# How do you find a unit vectors are orthogonal to both i+j and i+k?

Nov 19, 2016

$\pm \left(- \frac{1}{\sqrt{3}} , \frac{1}{\sqrt{3}} , \frac{1}{\sqrt{3}}\right)$

#### Explanation:

a=i+j=<1, 1, 0) and b=i+k=<1, 0, 1>

Let $c = + < \left(\cos \alpha , \cos \beta , \cos \gamma\right) >$ be the unit vectors (in

opposite directions) orthogonal to $a \mathmr{and} b$.

Then the scalar product $c . a = \cos \alpha + \cos \beta = 0$.

Similarly, $c . b = \cos \alpha + \cos \gamma = 0$.

It follows that $c = \pm < - \cos \alpha , \cos \alpha , \cos \alpha >$.

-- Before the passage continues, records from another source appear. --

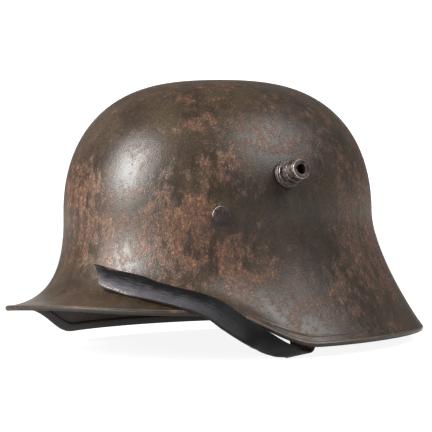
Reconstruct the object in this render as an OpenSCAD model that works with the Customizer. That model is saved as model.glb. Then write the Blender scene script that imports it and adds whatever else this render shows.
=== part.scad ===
// Steel helmet with a deep skirt and a visor, its riveted liner and a leather chin strap.
// Millimetres. +X is the front, +Y is the wearer's left, +Z is up.
// The strap's fold is the lowest point, at Z = 0, and the folded rim is a little above it.

/* [Dome] */
// Height of the crown
dome_height = 172; // [167:0.5:177]
// Height of the widest line, where the wall is upright
shoulder_height = 85; // [83:0.5:87]
// Reach of the dome to the front at the widest line
dome_front = 109; // [106:0.5:112]
// Reach of the dome to the rear at the widest line
dome_rear = 113.5; // [111:0.5:116]
// Half of the dome's width at the widest line
dome_half_width = 89.5; // [88:0.5:91]
// How square the dome's corner is: less is squarer
crown_round = 0.72; // [0.68:0.01:0.8]
// How flat the dome's side is: less is flatter
side_round = 0.9; // [0.86:0.01:0.95]
// Thickness of the steel sheet
sheet = 1.2; // [1:0.1:1.4]

/* [Visor and skirt] */
// Reach of the rim to the front and to the rear
rim_length = 152.5; // [148:0.5:158]
// Half of the rim's width
rim_half_width = 116; // [112:0.5:120]
// How square the rim's outline is: 2 is an ellipse
rim_square = 2.05; // [1.95:0.01:2.15]
// How far the outline draws in at the ear step
ear_pinch = 8.5; // [5:0.5:11]
// Azimuth of the ear step's narrowest place
ear_pinch_at = 54; // [50:1:58]
// Half of the drawn-in length, in degrees
ear_pinch_width = 19; // [15:1:23]
// Azimuth where the visor's edge starts to drop
step_start = 42; // [38:1:46]
// Azimuth where the drop ends at the skirt
step_end = 75; // [70:1:80]
// Height of the visor's edge in front
visor_front_height = 33.9; // [31:0.1:37]
// Height of the visor's edge at the step
visor_side_height = 27; // [24:0.1:29]
// How far the visor's edge is bent up in front
visor_bent_up = 1.2; // [0:0.1:2]
// How far the visor's edge is bent down on the right
visor_bent_down = 2.4; // [0:0.1:3]
// Height of the skirt's edge below the ear
skirt_height = 8.4; // [7.5:0.1:11]
// Height of the skirt's edge at the rear
skirt_rear_height = 7.4; // [6.5:0.1:11]
// Flare of the visor's edge from upright, in degrees
visor_flare = 87; // [80:1:89]
// Flare of the skirt's edge at the ear, in degrees
ear_flare = 46; // [38:1:50]
// Flare of the skirt's edge at the rear, in degrees
rear_flare = 35; // [28:1:42]

/* [Folded rim] */
// Radius of the rolled edge
roll_r = 1.7; // [1.5:0.1:2]
// Width of the hem that the fold leaves inside
hem_width = 6; // [4.5:0.5:8]

/* [Vent lugs] */
// Azimuth of each lug's foot
lug_at = 71; // [68:1:74]
// Rise of each lug's foot above the widest line
lug_rise = 25.5; // [22:0.5:29]
// Radius of the lug's foot flange
lug_flange_r = 10.2; // [9:0.1:11]
// Radius of the lug's thick part
lug_collar_r = 7.7; // [7.2:0.1:8.5]
// Radius of the lug's nose
lug_nose_r = 6.7; // [6:0.1:7]
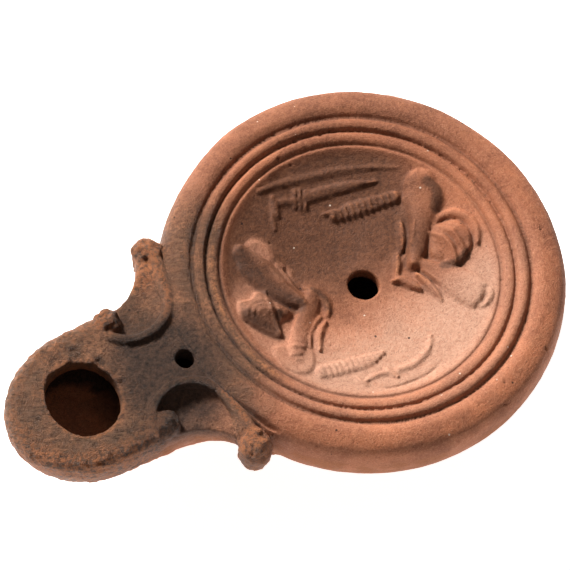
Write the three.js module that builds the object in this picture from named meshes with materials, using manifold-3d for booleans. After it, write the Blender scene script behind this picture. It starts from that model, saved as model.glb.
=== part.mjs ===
// A Roman mould-made oil lamp of fired clay: a round oil chamber with a sunk, relief-carved discus,
// and a round-ended nozzle flanked by two volutes. It is one hollow piece, fired whole.
// Millimetres, +Z up. The origin is the centre of the flat base, below the centre of the discus,
// and +X points to the nozzle.
import * as THREE from 'three';
import { mergeVertices } from 'three/addons/utils/BufferGeometryUtils.js';
import Module from 'manifold-3d';

const wasm = await Module();
wasm.setup();

// Body
const height = 27; // from the base to the crest of the shoulder
const shoulderRadius = 37.4; // to the outer edge of the shoulder
const shoulderDrop = 1; // how far that edge lies below the crest
const bulge = 1; // how far the wall swells past the shoulder's edge
const bulgeDrop = 5.5; // how far below the crest the wall is widest
const wallShift = 0.5; // the wall's middle lies this far behind the rings' middle
const baseRadius = 20;
const baseLineInset = 2; // the turned line inside the base's edge
const baseLineDepth = 0.5;
const wall = 3;

// Shoulder, ring mouldings and discus
const shoulderWidth = 5.5; // from the outer edge to the first groove
const ringPitch = 2.8; // from one groove to the next
const ringCount = 2;
const ringStep = 0.5; // each ring stands this much lower than the one outside it
const grooveDepth = 0.9;
const discusDepth = 6.3; // from the crest to the middle of the discus
const fillingHoleRadius = 3;
const fillingHoleOffset = new THREE.Vector2(-0.6, 1.1); // it was punched by hand, off centre

// Nozzle
const wickReach = 21.05; // from the shoulder's edge to the middle of the wick hole
const nozzleHalfWidth = 12.8;
const nozzleEndReach = 16; // the half oval of its end is this long
const nozzleEndOffset = 1.95; // that oval's middle lies this far short of the wick hole's
const nozzleRootDepth = 19; // from its top face to its keel, at the shoulder's edge
const nozzleEndDepth = 13; // and at its tip
const nozzleSide = 1.1; // it bends to +Y, by this much at its tip
const nozzleSwell = 0.9; // how far its wall swells below the top edge
const keelCurve = 2.8; // how squarely the end rounds under to the keel: 2 is an ellipse
const sideCurve = 4; // and how squarely the sides do
const neckReach = 9; // from the shoulder's edge to the middle of the hollow curve beside the nozzle
const neckBack = 3; // that middle lies this much further back at the keel
const earReach = 3.8; // the volutes' outer corners stand this far out past the shoulder's edge
const earTurn = 0.2; // and round by this angle, under the shoulder's knobs
const earTuck = 0.95; // they have run back into the wall at this share of the nozzle's depth
const wickHole = new THREE.Vector2(6.75, 7.5); // its half sizes along and across the nozzle
const wickSide = 0.3; // its middle lies this far to +Y of the lamp's axis
const airHoleRadius = 1.75;
const airHoleGap = 0.8; // from the shoulder's edge to the air hole's middle
const airHoleSide = 1.6;

// Volutes
const voluteRadius = 7.7; // of the ridge
const voluteReach = 5.1; // from the shoulder's edge to the ridge's middle
const voluteSide = 13.2; // from the nozzle's axis to the ridge's middle
const ridgeWidth = 1.8;
const ridgeHeight = 0.7;
const leftRidgeStart = -0.1; // the angle from the nozzle's direction at which each ridge starts
const rightRidgeStart = 0.35;
const scoopDepth = 2.4;
// Each volute ends in a knob on the nozzle and one on the body. Their places are measured past the
// shoulder's edge and off the axis, and the left side is +Y.
const leftShoulderKnob = { out: -2.6, across: 22.4, radius: 3.2 };
const rightShoulderKnob = { out: -3.6, across: 21.2, radius: 2.8 };
const shoulderKnobDrop = 7; // how far a knob's stem runs down the wall
const leftTipKnob = { out: 9.9, across: 11.2, radius: 2.7 };
const rightTipKnob = { out: 9.9, across: 11.2, radius: 2.6 };

// How finely the round forms are faceted
const turns = 52;
const innerTurns = 32;

const nozzleTop = height - shoulderDrop;
const wickX = shoulderRadius + wickReach;
const nozzleEndX = wickX - nozzleEndOffset;
const nozzleTip = nozzleEndX + nozzleEndReach;
const firstGroove = shoulderRadius - shoulderWidth;
const discusRadius = firstGroove - ringCount * ringPitch;
const discusEdgeDrop = grooveDepth + ringCount * ringStep * 0.6;

// Solids

function solid(geometry) {
  const plain = geometry.clone();
  plain.deleteAttribute('normal');
  plain.deleteAttribute('uv');
  const merged = mergeVertices(plain, 1e-4);
  return new wasm.Manifold(new wasm.Mesh({
    numProp: 3,
    vertProperties: new Float32Array(merged.attributes.position.array),
    triVerts: new Uint32Array(merged.index.array),
  }));
}

function geometryOf(manifold) {
  const mesh = manifold.getMesh();
  const geometry = new THREE.BufferGeometry();
  geometry.setAttribute('position', new THREE.BufferAttribute(mesh.vertProperties, 3));
  geometry.setIndex(new THREE.BufferAttribute(mesh.triVerts, 1));
  geometry.computeVertexNormals();
  return geometry;
}

// A solid of revolution about +Z, from (radius, z) points that run up the outside and end on the axis.
// Its outer part is shifted back, away from the nozzle.
function turned(profile, segments) {
  const points = profile.map(([r, z]) => new THREE.Vector2(r, z));
  const geometry = new THREE.LatheGeometry(points, segments).rotateX(Math.PI / 2);
  const position = geometry.attributes.position;
  for (let i = 0; i < position.count; i++) {
    const radius = Math.hypot(position.getX(i), position.getY(i));
    const share = THREE.MathUtils.smoothstep(radius, discusRadius, shoulderRadius);
    position.setX(i, position.getX(i) - wallShift * share);
  }
  return solid(geometry);
}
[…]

The directions are equally inclined to the axes, in the respective

octant ( the 2nd OX'YZ and 8th OXY'Z') , and so,

$\cos \alpha = \pm \frac{1}{\sqrt{3}}$

The answer is $\pm \left(- \frac{1}{\sqrt{3}} , \frac{1}{\sqrt{3}} , \frac{1}{\sqrt{3}}\right)$